Written request: Copy every line in which the string "follow" occurs.

CAD and scene scripts:
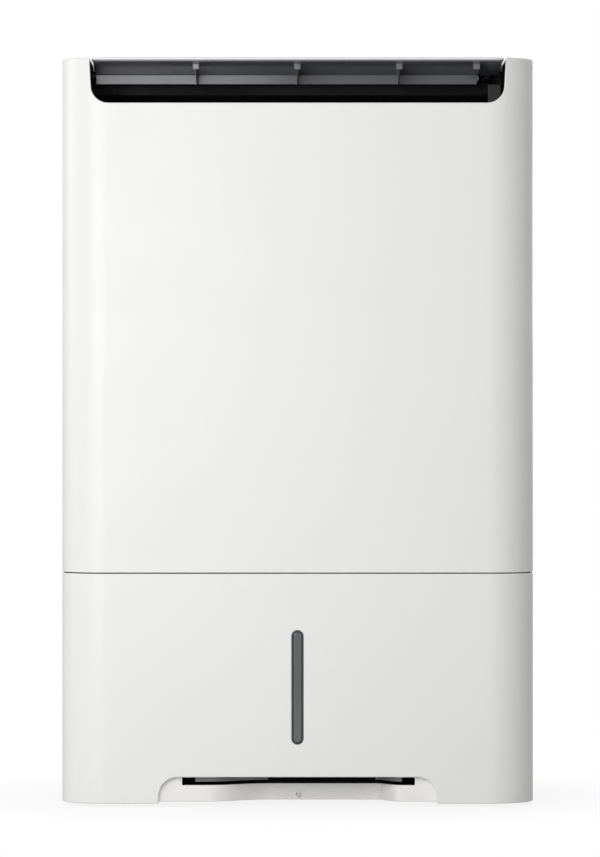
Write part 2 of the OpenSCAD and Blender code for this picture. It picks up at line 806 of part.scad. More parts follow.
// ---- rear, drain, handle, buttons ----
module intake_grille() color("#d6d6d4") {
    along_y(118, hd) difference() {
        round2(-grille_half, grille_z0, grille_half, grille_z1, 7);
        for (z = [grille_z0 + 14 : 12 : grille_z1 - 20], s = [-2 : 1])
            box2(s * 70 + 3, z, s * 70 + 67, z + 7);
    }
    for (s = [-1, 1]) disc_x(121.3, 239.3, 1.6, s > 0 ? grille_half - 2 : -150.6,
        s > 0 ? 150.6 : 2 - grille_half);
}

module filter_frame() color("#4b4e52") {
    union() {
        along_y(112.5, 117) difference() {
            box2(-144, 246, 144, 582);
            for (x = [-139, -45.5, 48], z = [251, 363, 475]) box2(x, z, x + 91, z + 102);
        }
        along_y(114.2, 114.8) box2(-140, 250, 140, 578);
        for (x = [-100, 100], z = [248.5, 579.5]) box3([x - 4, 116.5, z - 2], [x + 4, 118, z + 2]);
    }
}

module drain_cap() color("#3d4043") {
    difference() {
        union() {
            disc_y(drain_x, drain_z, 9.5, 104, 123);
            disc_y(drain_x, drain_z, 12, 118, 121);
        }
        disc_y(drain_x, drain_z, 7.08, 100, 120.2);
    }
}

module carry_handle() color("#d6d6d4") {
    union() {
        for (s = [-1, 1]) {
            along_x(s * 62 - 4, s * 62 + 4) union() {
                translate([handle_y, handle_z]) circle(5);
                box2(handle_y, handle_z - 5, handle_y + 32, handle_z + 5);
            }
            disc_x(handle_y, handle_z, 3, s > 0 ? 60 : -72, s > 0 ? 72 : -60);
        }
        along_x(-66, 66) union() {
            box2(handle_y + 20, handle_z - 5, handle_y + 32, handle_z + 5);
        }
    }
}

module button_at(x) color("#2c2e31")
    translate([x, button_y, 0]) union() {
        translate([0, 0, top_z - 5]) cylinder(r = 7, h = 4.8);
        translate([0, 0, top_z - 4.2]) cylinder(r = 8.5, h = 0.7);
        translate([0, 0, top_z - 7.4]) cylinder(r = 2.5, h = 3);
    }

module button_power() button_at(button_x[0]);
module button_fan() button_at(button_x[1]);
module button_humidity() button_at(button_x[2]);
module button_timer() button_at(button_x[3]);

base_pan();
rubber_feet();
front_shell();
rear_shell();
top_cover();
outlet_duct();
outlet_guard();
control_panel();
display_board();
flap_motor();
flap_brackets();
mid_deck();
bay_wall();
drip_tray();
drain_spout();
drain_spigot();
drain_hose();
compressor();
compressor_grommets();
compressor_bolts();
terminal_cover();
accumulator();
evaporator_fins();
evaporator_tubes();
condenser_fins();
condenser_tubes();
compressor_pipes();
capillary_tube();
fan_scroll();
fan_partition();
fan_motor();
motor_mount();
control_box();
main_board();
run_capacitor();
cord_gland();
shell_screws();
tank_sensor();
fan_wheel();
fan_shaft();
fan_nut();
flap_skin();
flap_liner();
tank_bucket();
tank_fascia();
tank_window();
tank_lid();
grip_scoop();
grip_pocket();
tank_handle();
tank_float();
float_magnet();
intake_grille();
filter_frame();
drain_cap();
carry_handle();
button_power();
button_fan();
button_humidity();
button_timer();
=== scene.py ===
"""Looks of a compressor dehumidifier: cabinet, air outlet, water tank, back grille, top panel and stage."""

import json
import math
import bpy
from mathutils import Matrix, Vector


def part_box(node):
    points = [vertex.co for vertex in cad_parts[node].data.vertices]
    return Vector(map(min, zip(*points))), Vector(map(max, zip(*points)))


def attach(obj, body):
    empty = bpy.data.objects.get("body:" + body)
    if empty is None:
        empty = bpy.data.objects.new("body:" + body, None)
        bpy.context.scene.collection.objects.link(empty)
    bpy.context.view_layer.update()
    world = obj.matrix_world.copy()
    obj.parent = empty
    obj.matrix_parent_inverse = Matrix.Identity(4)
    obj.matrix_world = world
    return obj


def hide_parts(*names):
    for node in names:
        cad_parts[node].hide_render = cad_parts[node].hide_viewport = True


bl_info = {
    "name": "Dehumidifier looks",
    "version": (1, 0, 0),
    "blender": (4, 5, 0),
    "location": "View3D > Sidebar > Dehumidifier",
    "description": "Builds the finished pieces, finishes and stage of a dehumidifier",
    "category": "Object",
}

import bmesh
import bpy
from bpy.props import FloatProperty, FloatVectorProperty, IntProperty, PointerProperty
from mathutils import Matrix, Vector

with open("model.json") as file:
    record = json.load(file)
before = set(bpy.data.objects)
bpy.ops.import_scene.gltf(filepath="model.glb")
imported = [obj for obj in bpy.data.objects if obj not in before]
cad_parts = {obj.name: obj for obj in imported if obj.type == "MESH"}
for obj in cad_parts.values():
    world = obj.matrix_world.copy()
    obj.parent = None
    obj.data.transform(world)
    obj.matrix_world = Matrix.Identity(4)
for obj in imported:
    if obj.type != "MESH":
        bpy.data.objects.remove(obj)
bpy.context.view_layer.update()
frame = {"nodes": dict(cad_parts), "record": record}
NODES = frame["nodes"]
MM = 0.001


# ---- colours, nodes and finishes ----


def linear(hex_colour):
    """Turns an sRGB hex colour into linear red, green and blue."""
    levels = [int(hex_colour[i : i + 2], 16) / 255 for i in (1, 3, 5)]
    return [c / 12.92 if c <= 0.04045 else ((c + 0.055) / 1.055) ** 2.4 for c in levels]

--

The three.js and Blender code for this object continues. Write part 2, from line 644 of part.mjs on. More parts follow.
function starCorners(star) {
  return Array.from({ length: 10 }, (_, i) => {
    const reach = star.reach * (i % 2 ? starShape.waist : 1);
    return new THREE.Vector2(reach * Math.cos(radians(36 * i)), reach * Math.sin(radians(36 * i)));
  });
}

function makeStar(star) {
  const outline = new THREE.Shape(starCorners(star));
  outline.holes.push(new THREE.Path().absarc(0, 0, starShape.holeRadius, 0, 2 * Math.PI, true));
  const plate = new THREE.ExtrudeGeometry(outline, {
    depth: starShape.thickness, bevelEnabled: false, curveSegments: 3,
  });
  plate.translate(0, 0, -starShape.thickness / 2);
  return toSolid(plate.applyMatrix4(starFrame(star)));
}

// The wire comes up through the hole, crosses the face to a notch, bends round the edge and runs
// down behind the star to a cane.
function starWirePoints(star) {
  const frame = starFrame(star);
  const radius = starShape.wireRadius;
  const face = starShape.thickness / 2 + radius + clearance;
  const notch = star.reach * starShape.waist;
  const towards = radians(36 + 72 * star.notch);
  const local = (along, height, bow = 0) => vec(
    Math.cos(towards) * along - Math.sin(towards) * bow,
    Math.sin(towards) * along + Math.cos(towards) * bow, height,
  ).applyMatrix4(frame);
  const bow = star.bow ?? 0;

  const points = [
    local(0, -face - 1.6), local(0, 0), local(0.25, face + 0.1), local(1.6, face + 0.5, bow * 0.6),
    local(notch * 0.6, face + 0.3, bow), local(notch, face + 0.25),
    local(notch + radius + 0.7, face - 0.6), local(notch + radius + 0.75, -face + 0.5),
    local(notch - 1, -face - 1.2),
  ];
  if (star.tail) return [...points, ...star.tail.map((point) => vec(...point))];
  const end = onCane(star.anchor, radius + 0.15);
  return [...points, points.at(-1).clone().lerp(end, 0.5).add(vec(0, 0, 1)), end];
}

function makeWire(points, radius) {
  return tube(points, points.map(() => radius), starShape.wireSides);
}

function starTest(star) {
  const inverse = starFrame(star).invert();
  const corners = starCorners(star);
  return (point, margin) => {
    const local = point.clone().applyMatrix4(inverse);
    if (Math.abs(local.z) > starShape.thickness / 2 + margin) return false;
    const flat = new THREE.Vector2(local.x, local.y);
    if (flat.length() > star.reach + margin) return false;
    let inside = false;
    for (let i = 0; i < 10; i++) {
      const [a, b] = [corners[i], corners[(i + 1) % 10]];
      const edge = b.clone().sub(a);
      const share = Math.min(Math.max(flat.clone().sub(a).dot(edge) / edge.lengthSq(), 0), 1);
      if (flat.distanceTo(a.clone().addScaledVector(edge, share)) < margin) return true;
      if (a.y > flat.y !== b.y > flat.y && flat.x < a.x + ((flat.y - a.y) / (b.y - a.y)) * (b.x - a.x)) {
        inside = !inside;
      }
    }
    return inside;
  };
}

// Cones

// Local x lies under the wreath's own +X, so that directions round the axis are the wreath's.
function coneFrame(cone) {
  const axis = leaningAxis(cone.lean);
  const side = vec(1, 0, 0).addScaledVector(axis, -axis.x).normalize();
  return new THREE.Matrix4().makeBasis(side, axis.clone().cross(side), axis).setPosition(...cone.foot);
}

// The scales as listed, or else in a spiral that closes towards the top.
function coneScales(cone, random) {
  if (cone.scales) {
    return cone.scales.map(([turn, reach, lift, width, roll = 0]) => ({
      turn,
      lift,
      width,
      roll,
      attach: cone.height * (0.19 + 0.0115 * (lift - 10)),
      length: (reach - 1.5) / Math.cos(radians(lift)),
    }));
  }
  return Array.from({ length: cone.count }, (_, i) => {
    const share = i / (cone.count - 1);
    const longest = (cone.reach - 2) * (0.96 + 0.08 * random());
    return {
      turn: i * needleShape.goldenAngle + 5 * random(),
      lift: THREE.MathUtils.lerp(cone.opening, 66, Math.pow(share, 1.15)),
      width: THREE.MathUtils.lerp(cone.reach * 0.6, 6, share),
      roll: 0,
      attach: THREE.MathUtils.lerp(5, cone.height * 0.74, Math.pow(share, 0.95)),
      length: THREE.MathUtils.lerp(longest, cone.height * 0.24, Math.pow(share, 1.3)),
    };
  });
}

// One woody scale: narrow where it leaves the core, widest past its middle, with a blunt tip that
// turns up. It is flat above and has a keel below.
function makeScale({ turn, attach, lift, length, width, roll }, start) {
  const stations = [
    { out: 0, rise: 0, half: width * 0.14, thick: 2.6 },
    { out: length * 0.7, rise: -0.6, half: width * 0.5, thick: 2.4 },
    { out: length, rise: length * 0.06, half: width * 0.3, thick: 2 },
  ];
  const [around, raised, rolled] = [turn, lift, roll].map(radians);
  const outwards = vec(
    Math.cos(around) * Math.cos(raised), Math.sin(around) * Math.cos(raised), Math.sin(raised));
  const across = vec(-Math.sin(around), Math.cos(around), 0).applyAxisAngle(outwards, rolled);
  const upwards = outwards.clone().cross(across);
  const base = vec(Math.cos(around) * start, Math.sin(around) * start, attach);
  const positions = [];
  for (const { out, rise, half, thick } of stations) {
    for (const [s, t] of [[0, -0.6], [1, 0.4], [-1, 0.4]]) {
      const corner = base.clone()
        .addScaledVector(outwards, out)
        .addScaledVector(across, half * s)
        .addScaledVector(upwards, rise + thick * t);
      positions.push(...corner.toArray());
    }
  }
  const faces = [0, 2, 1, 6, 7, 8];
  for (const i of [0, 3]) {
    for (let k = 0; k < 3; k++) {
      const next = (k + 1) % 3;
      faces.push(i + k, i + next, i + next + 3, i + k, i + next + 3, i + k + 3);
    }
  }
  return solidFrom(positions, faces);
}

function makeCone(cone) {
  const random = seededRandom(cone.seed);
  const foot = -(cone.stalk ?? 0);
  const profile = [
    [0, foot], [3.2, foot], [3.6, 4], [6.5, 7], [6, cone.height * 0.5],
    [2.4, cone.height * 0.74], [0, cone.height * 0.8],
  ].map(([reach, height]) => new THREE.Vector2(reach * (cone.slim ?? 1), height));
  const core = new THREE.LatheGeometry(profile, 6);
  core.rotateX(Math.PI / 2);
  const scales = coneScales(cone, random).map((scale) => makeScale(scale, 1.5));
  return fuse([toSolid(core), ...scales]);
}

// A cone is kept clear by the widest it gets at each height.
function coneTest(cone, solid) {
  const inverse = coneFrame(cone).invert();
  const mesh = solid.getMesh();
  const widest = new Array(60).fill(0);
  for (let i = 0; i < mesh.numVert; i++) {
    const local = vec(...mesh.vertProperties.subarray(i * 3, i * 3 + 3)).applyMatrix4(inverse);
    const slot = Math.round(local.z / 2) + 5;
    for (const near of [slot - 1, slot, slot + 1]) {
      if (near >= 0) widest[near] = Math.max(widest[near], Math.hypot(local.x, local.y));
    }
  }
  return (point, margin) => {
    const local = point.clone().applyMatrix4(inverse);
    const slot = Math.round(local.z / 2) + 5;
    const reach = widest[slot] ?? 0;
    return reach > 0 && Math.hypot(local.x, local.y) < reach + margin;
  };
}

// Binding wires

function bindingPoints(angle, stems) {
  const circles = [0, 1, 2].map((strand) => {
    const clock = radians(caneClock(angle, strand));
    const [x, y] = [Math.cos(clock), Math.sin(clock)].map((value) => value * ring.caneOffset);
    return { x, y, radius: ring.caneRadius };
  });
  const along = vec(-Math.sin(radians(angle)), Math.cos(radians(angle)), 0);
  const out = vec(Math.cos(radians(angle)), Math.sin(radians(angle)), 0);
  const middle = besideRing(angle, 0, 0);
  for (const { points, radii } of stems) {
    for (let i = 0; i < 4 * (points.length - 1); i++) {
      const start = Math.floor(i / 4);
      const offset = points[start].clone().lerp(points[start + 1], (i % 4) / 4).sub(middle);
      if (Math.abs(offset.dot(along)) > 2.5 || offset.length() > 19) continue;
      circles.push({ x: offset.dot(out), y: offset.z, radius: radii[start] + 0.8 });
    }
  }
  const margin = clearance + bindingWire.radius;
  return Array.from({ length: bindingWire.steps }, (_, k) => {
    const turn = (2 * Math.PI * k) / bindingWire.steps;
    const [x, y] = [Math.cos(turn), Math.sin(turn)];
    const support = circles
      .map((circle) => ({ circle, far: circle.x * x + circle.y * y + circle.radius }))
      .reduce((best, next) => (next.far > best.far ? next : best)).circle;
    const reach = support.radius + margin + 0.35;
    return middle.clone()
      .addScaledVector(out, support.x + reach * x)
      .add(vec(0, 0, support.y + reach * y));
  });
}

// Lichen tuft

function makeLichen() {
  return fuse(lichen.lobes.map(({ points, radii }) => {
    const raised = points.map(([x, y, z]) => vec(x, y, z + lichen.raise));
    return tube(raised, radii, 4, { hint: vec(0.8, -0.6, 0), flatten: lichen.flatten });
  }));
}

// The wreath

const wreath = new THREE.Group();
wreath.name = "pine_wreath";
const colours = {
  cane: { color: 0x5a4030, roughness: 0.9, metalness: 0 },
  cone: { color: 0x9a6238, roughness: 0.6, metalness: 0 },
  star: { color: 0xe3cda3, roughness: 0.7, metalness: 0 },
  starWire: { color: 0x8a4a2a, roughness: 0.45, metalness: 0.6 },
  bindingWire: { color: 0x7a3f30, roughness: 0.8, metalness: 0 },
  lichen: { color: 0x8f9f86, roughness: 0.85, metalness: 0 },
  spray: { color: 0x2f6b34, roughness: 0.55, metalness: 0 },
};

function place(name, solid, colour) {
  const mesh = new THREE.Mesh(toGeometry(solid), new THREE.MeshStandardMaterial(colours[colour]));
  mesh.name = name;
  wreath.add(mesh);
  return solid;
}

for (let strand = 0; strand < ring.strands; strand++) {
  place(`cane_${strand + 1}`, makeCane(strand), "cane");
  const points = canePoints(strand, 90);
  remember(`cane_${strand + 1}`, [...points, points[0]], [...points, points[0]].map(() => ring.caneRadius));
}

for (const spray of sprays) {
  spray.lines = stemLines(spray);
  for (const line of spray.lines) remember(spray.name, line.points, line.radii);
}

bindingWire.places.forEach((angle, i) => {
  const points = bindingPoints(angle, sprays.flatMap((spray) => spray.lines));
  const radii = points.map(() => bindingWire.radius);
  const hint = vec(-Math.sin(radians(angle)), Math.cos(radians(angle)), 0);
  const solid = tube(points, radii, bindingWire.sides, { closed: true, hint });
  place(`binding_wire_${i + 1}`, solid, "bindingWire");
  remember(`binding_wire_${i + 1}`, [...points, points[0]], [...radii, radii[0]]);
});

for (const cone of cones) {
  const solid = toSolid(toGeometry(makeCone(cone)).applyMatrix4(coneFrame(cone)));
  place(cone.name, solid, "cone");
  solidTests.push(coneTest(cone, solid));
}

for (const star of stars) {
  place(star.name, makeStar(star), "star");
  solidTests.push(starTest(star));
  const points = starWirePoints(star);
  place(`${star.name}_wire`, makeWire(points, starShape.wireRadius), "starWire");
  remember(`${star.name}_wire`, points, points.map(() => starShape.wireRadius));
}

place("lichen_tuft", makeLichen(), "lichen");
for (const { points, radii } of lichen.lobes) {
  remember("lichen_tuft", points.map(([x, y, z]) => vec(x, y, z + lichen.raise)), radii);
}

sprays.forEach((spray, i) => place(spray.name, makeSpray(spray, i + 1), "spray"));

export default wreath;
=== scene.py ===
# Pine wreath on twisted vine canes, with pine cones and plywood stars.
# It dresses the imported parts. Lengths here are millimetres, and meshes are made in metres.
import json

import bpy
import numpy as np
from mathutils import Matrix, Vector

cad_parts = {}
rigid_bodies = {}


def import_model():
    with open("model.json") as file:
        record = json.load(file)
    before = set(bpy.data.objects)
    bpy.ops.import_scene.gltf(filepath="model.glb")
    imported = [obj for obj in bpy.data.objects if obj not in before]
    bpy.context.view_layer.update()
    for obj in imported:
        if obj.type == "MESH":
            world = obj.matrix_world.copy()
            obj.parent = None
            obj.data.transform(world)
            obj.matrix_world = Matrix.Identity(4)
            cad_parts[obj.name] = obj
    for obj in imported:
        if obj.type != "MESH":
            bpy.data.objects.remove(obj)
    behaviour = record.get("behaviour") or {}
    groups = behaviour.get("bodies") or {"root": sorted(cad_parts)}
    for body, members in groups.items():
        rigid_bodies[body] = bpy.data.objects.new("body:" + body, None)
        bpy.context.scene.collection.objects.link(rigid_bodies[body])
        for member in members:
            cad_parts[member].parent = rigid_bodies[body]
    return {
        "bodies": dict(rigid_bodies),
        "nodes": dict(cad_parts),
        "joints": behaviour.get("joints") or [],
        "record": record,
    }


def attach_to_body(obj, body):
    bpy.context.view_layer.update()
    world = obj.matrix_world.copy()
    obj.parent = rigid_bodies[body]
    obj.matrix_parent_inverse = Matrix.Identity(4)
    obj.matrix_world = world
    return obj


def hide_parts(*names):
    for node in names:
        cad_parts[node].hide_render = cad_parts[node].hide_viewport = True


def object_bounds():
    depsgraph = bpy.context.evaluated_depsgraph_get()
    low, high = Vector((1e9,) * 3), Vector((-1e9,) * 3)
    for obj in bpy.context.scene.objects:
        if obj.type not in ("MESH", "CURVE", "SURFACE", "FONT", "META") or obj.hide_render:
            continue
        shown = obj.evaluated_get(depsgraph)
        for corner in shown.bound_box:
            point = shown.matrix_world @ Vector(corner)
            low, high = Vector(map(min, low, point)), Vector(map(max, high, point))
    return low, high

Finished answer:
Write part 2 of the OpenSCAD and Blender code for this picture. It picks up at line 806 of part.scad. More parts follow.
The three.js and Blender code for this object continues. Write part 2, from line 644 of part.mjs on. More parts follow.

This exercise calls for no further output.